**GIVEN INSTRUCTION:**
Which lines hold the word "More"? Show each of them.

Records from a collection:
• • •

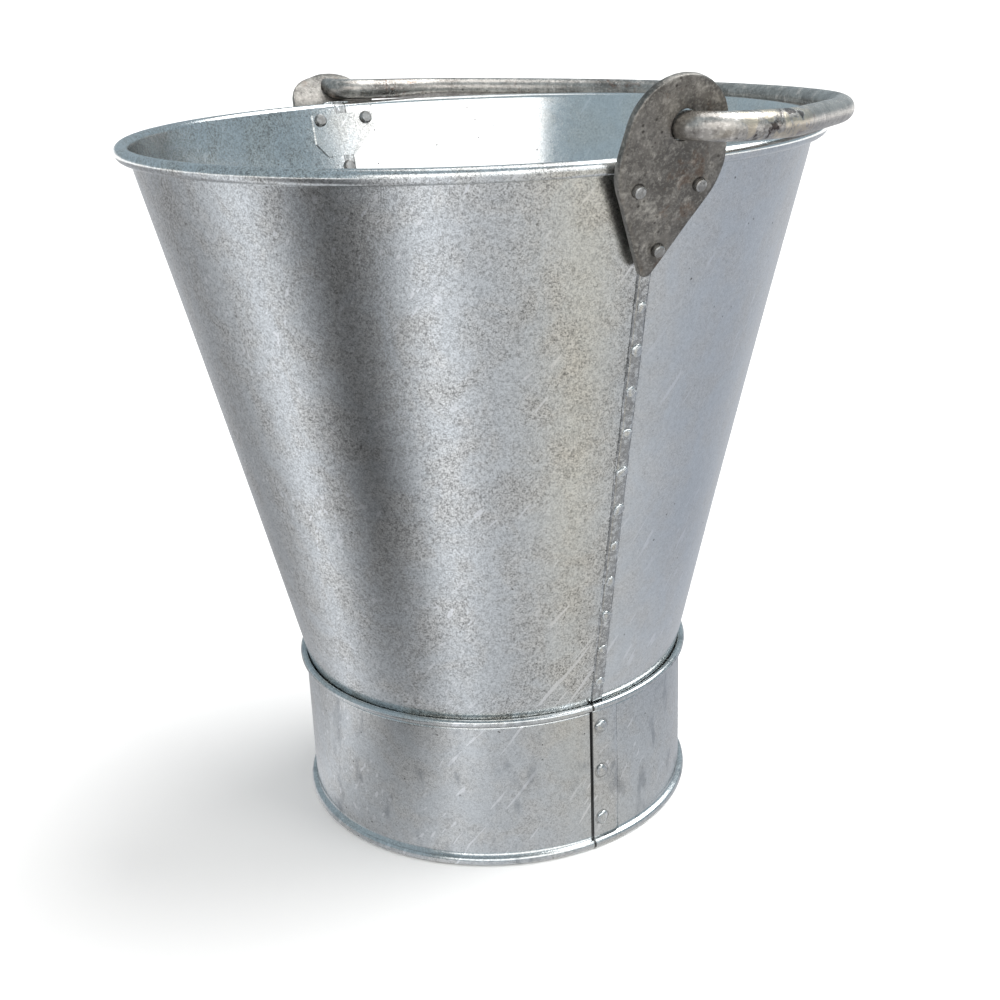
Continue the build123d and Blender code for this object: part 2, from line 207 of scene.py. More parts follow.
bandRivetSize = {"heights": (61.0, 38.5, 14.5), "across": 5.6, "ring": 91.0, "head": 2.9, "rise": 1.55,
                 "dirt": 3.3}


def lapGrime(look):  # dirt in the open edge of the foot band's lap and round its rivets
    d = bandRivetSize
    across = look.size(look.axis(1) - 0.75 * mm)
    dirt = look.ramp(across, 0.35 * mm, 0.8 * mm, 0.9, 0.0) * (look.axis(0) > 0.0)
    for height in d["heights"]:
        away = look.farFrom((d["ring"] * mm, d["across"] * mm, height * mm))
        dirt = dirt + look.ramp(look.size(away - d["dirt"] * mm), 0.2 * mm, 0.7 * mm, 0.35, 0.0)
    return dirt


def steelLook(name, dark, mid, light, rust, rough, rustShare, polish=0.0, rings=(), flaked=()):
    look = Look(name)
    broad = look.noise(55.0, 5.0, 0.62, 0.1)
    fine = look.noise(620.0, 4.0, 0.68)
    blotch = look.noise(190.0, 5.0, 0.72, 0.2)
    grit = look.noise(330.0, 4.0, 0.7)
    colour = look.mix(look.ramp(broad, 0.32, 0.68), dark, mid)
    colour = look.mix(look.ramp(blotch, 0.48, 0.74) * 0.75, colour, light)
    colour = look.mix(look.ramp(grit, 0.48, 0.60) * 0.6, colour, dark)
    colour = look.mix(look.ramp(look.noise(900.0, 3.0, 0.6), 0.50, 0.62) * 0.45, colour, light)
    colour = look.mix(look.ramp(look.noise(75.0, 5.0, 0.7, 0.3), 0.57, 0.68) * rustShare, colour, rust)
    fleck = look.ramp(look.cells(300.0), 0.10, 0.22, 1.0, 0.0) * look.ramp(broad, 0.50, 0.58)
    colour = look.mix(fleck * 0.65, colour, rgb(0.035, 0.03, 0.026))
    facing = look.node("SeparateXYZ", {}, {0: look.node("TexCoord", {}, {}, "Normal")}, 2)
    worn = look.ramp(facing, 0.10, 0.95) * look.ramp(fine, 0.36, 0.60) * look.ramp(broad, 0.34, 0.56) * polish
    colour = look.mix(worn, colour, rgb(0.60, 0.575, 0.54))
    for spot in rings:  # the dark joint round each rivet
        joint = look.ramp(look.farFrom(tuple(spot)), 2.4 * mm, 2.95 * mm, 0.8, 0.0)
        colour = look.mix(joint, colour, rgb(0.03, 0.026, 0.022))
    if flaked:  # old paint left in flakes on the shoulder by the near ear
        start, end = flaked
        zone = look.ramp(look.axis(1), (start - 8) * mm, start * mm)
        zone = zone * look.ramp(look.axis(1), (end - 20) * mm, end * mm, 1.0, 0.0)
        zone = zone * (look.axis(0) > 0.1)
        patch = look.noise(140.0, 4.0, 0.6, 0.8)
        colour = look.mix(zone * look.ramp(patch, 0.50, 0.55) * 0.85, colour, rgb(0.60, 0.53, 0.42))
        gaps = look.ramp(patch, 0.40, 0.44, 1.0, 0.0)
        colour = look.mix(zone * gaps * 0.85, colour, rgb(0.05, 0.035, 0.03))
    roughness = rough + 0.22 * (fine - 0.5) + 0.20 * (broad - 0.5) - 0.12 * worn
    metal = 0.95 - 0.40 * look.ramp(blotch, 0.50, 0.72)
    dents = look.bump(broad, 0.0009, 0.5)
    pitted = look.bump(fine + 0.8 * blotch + 0.6 * grit, 0.00020, 0.85, dents)
    return look.feed(Base_Color=colour, Metallic=metal, Roughness=roughness, Normal=pitted)


earRivets = {"lean": 17.5, "faceX": 154.5, "rimZ": 309.5, "places": ((-14.5, -8.5), (10.5, -8.5), (-2.0, -32.0))}


def rivetSpots():  # where the ear rivets stand on the ears' outer faces
    d = earRivets
    lean = math.radians(d["lean"])
    spots = []
    for side in (1, -1):
        for y, s in d["places"]:
            x, z = d["faceX"] + s * math.sin(lean), d["rimZ"] + s * math.cos(lean)
            spots.append(Vector((side * x, y, z)) * mm)
    return spots


sheetFinish = zincLook("galvanisedSheet", 0.82, 0.13, seamed=True)
plainFinish = zincLook("galvanisedPlate", 0.78, 0.22, 0.8)
bandFinish = zincLook("galvanisedBand", 0.72, 0.19, 0.6, 0.5, lapGrime)
wireFinish = zincLook("ringWire", 0.62, 0.30, 0.5)
earFinish = steelLook("earSteel", rgb(0.13, 0.122, 0.112), rgb(0.26, 0.245, 0.225), rgb(0.40, 0.385, 0.35),
                      rgb(0.15, 0.085, 0.05), 0.42, 0.45, 0.12, rivetSpots())
bailFinish = steelLook("bailSteel", rgb(0.25, 0.23, 0.21), rgb(0.50, 0.475, 0.44), rgb(0.70, 0.67, 0.63),
                       rgb(0.24, 0.12, 0.075), 0.32, 0.6, 0.75, (), (16.0, 60.0))
rivetFinish = steelLook("rivetZinc", rgb(0.25, 0.24, 0.23), rgb(0.40, 0.40, 0.39), rgb(0.54, 0.55, 0.55),
                        rgb(0.18, 0.12, 0.09), 0.34, 0.3, 0.3)
print("finishes made")


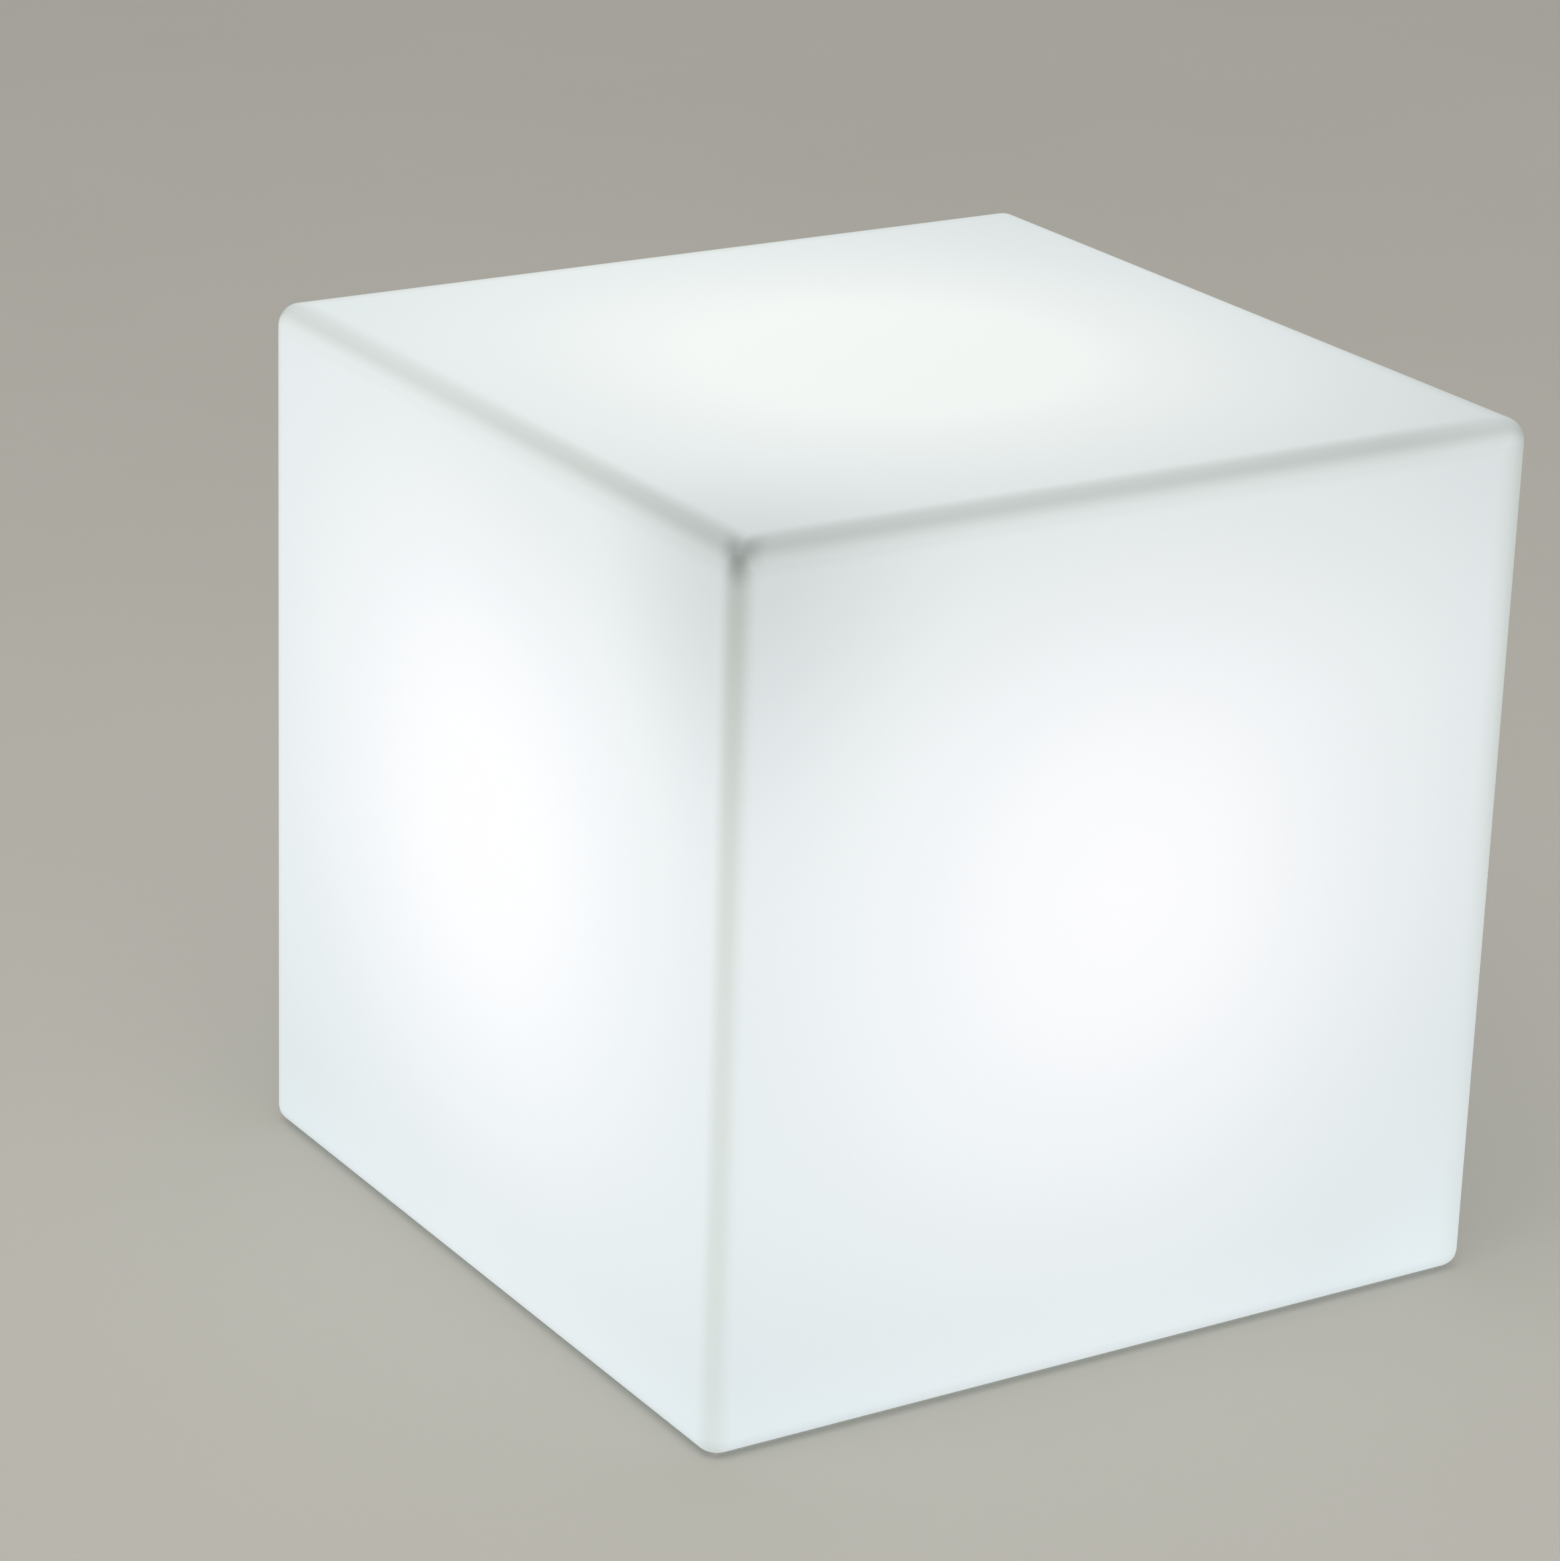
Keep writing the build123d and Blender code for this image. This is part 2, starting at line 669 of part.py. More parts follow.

• • •

**RESULT FOR THIS TASK:**
Continue the build123d and Blender code for this object: part 2, from line 207 of scene.py. More parts follow.
Keep writing the build123d and Blender code for this image. This is part 2, starting at line 669 of part.py. More parts follow.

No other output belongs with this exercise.